• [Directive]
Exactly reproduce the lines that follow.

#### Information provided ####

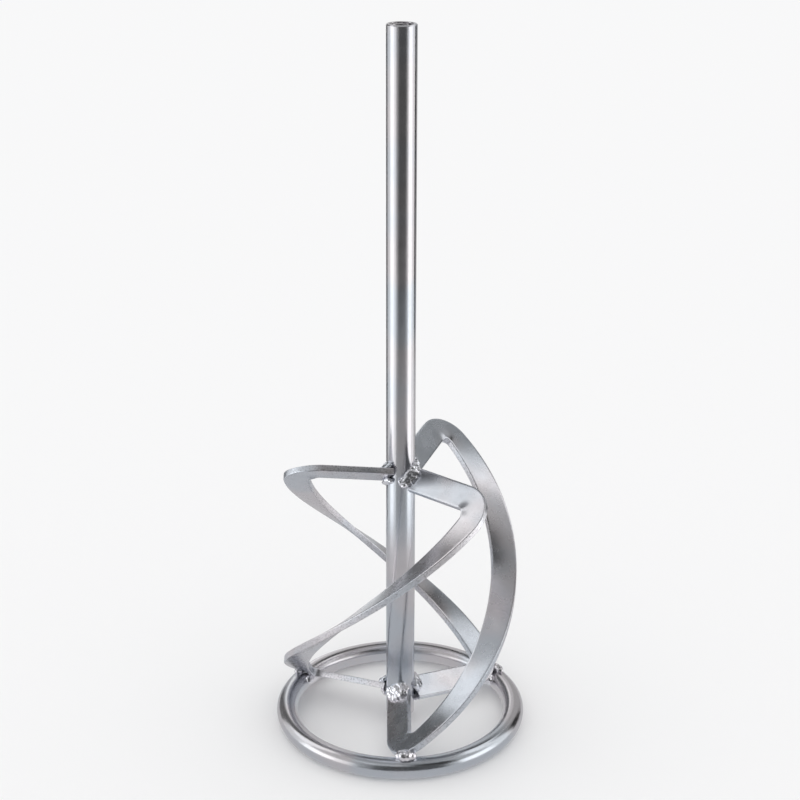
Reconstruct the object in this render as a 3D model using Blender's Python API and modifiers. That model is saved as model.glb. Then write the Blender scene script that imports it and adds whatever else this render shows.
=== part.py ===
"""Mortar mixing paddle: a round drive shaft, three flat-bar blades bent edgewise and wound
into a right-hand screw, and a round foot ring, all welded together.

Units are metres and degrees, +Z runs up the shaft, and the origin lies on the shaft's axis
at the height of the ring's underside. Run it with blender --background --python part.py.
"""

from math import atan, atan2, cos, hypot, pi, radians, sin, tan

import bmesh
import bpy
from mathutils import Matrix, Vector

MM = 0.001
GAP = 0.3 * MM  # between neighbouring solids
MERGE_DISTANCE = 0.05 * MM

# Shaft: solid round bar, chamfered at both ends, with an M14 x 2 socket in its top
SHAFT_RADIUS = 9.0 * MM
SHAFT_BOTTOM = 2.0 * MM
SHAFT_TOP = 446.0 * MM
SHAFT_CHAMFER = 0.5 * MM
FOOT_CHAMFER = 2.0 * MM
SOCKET_RADIUS = 5.9 * MM
SOCKET_DEPTH = 28.0 * MM
SOCKET_MOUTH = 1.2 * MM  # countersink that opens the socket to the thread's outer size
DRILL_POINT = 3.4 * MM  # height of the 120 degree cone at the socket's floor
SHAFT_STEPS = 40

# Foot ring: round bar bent to a circle
RING_RADIUS = 73.5 * MM  # to the middle of the bar
RING_BAR_RADIUS = 6.5 * MM
RING_STEPS = 72
RING_BAR_STEPS = 16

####

• [Output of the task]
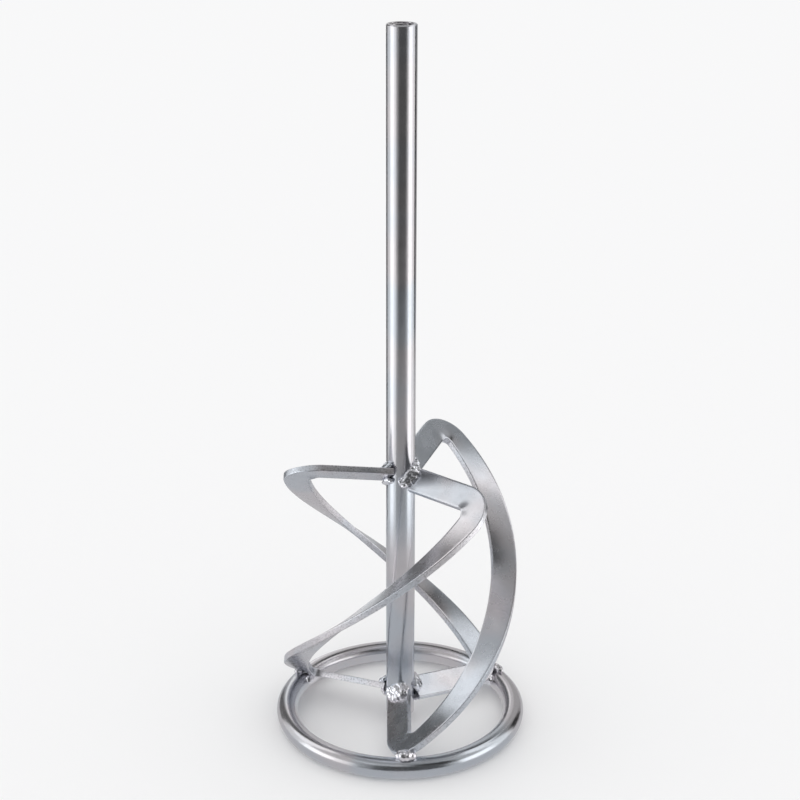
Reconstruct the object in this render as a 3D model using Blender's Python API and modifiers. That model is saved as model.glb. Then write the Blender scene script that imports it and adds whatever else this render shows.
=== part.py ===
"""Mortar mixing paddle: a round drive shaft, three flat-bar blades bent edgewise and wound
into a right-hand screw, and a round foot ring, all welded together.

Units are metres and degrees, +Z runs up the shaft, and the origin lies on the shaft's axis
at the height of the ring's underside. Run it with blender --background --python part.py.
"""

from math import atan, atan2, cos, hypot, pi, radians, sin, tan

import bmesh
import bpy
from mathutils import Matrix, Vector

MM = 0.001
GAP = 0.3 * MM  # between neighbouring solids
MERGE_DISTANCE = 0.05 * MM

# Shaft: solid round bar, chamfered at both ends, with an M14 x 2 socket in its top
SHAFT_RADIUS = 9.0 * MM
SHAFT_BOTTOM = 2.0 * MM
SHAFT_TOP = 446.0 * MM
SHAFT_CHAMFER = 0.5 * MM
FOOT_CHAMFER = 2.0 * MM
SOCKET_RADIUS = 5.9 * MM
SOCKET_DEPTH = 28.0 * MM
SOCKET_MOUTH = 1.2 * MM  # countersink that opens the socket to the thread's outer size
DRILL_POINT = 3.4 * MM  # height of the 120 degree cone at the socket's floor
SHAFT_STEPS = 40

# Foot ring: round bar bent to a circle
RING_RADIUS = 73.5 * MM  # to the middle of the bar
RING_BAR_RADIUS = 6.5 * MM
RING_STEPS = 72
RING_BAR_STEPS = 16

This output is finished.